V. New Filing Rules, Common Mistakes, and Compliance Advice
Since 2025, Spain has implemented new personal income tax filing regulations and adjusted its requirements.
- Filing Threshold: Taxpayers with annual income from a single employer below €22,000 are generally exempt from filing. For those with two or more income sources, if the total from the second and subsequent sources does not exceed a certain limit (newly adjusted to €2,500) and the total income is below the main threshold, they may also be exempt.
- Documentation Requirements: Starting from 2026, all deductions must be supported by official financial receipts, and the tax authorities will intensify their verification of these documents.
- Consequences of Non-Compliance: Late filing or underreporting income will result in fines and late payment interest. Severe cases of tax evasion can lead to substantial penalties and may also affect an individual’s credit record and residency status in Spain.
Avoiding Common Mistakes:
- Confusing Income Types: Mixing general income with savings income, or assuming all types of general income can be taxed separately. The correct approach is: aggregate all general income sources, aggregate all savings income sources, and calculate the tax for each category independently.
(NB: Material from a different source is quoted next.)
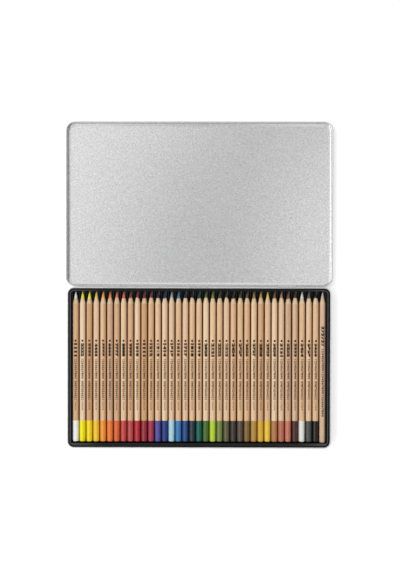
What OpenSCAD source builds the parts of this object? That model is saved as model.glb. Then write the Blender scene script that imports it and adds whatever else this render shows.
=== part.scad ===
// Flat hinged tin with a formed tray and a row of sharpened pencils.
// The lid is drawn swung fully open, lying flat behind the base.
// X runs along the row, Y along the pencils towards the hinge, Z up.
// The origin is the middle of the base's underside.

/* [Pencils] */
// Diameter of a pencil
pencil_d = 7.5; // [6.5:0.1:9]
// Length of a pencil from its closed end to its point
pencil_len = 175; // [120:1:190]
// Free width between two neighbouring pencils
pencil_gap = 0.5; // [0.4:0.1:2]
// Length of the sharpened cone
point_len = 14.2; // [10:0.1:22]
// Diameter of the coloured lead
lead_d = 3.9; // [2:0.1:4.5]
// Diameter of the blunted tip of the lead
tip_d = 0.7; // [0.3:0.1:1.2]
// Glue gap between the lead and the bore of its casing
glue_gap = 0.05; // [0.03:0.01:0.1]
// Wood and lacquer left over the lead at the closed end
seal_t = 0.6; // [0.3:0.1:2]
// Rounding of the closed end
end_round = 0.9; // [0.3:0.1:1.5]
// How much further the plain blender pencil reaches at its blunt end
blender_extra = 0.8; // [0:0.1:1]

/* [Tray] */
// Thickness of the formed sheet
tray_t = 0.5; // [0.3:0.1:0.8]
// Gap between the tray and the wall of the base
tray_clear = 0.2; // [0.1:0.05:0.5]
// Gap between a pencil and its groove
groove_clear = 0.2; // [0.1:0.05:0.3]
// Height of the underside of the grooves above the floor of the base
bed_lift = 3; // [1:0.1:6]
// Depth of the ridges between grooves below the middle of a pencil
ridge_drop = 1; // [0.6:0.1:1.5]
// Distance from the middle of an outer pencil to the side of the tray
side_margin = 7.9; // [7.5:0.1:15]
// Distance from the points to the rear of the tray
tip_margin = 3.6; // [3.5:0.1:12]
// Distance from the closed ends to the front of the tray
end_margin = 5.6; // [5.5:0.1:15]
// Width of the low lip around the tray
lip_w = 1.3; // [1:0.1:2]
// Width of the raised bead inside the lip
bead_w = 1.5; // [1.2:0.1:2]
// Height of the bead above the lip
bead_h = 1.2; // [0.6:0.1:2]
// Slope of each side of the bead, as a run
bead_slope = 0.3; // [0.1:0.05:0.4]
// Depth of the bead below the rim of the base
bead_drop = 0.8; // [0.3:0.1:1.5]
// Gap between the blender pencil and the front ledge
ledge_gap = 0.3; // [0.2:0.1:1]

/* [Tin] */
// Thickness of the tinplate
sheet_t = 0.3; // [0.2:0.01:0.4]
// Outside radius of the bend from floor to wall
bend_r = 1.5; // [1:0.1:2.5]
// Corner radius of the outside of the base's wall
base_corner_r = 7; // [6:0.1:12]
// Diameter of the rolled rim of the base
base_curl_d = 1.6; // [1.3:0.1:2]
// Height of the rim above the top of the pencils
rim_above = 2.5; // [2.2:0.1:6]
// Diameter of the rolled edge of the lid
lid_curl_d = 1.8; // [1.6:0.1:2.4]
// Gap between the rim of the base and the wall of the lid
lid_gap = 0.6; // [0.4:0.05:1]
// Gap between the rim of the base and the inside of the closed lid
lid_top_gap = 0.2; // [0.1:0.05:0.5]

/* [Hinge] */
// Diameter of the hinge wire
wire_d = 1.1; // [0.8:0.05:1.2]
// Gap around the wire in the lid's rolled edge and in the lugs
wire_gap = 0.05; // [0.02:0.01:0.1]
// Length of the lid's straight rear edge beyond each end of the wire
wire_inset = 1.5; // [0.5:0.5:10]
// Gap between each end of the wire and the end of its bore
wire_end_gap = 0.3; // [0.1:0.1:0.4]
// Width of a hinge lug
lug_w = 21; // [10:0.5:30]
// Distance of the outer lugs from the middle
lug_x = 102.5; // [60:0.5:110]
// Gap at each side of a lug in its slot
slot_gap = 0.6; // [0.3:0.1:1.5]
// Reach of a slot past the hinge axis
slot_reach = 2.2; // [1.8:0.1:3]
// Depth of the lug's strap below the top of its eye
lug_drop = 0.2; // [0.1:0.05:0.3]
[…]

- Misusing Deductions: Assuming all deductions are universally applicable. In reality, each deduction is strictly tied to its corresponding income category.
- Ignoring Regional Differences: Failing to calculate taxes based on the rates of the specific Autonomous Community of residence.
To ensure compliance, taxpayers should diligently keep all receipts for expenses throughout the year, accurately classify income types, and take full advantage of deductions for pensions, family, and charitable donations. High-income individuals or new immigrants should consult a professional to explore the applicability of special tax regimes like the “Beckham Law” to optimize their tax planning.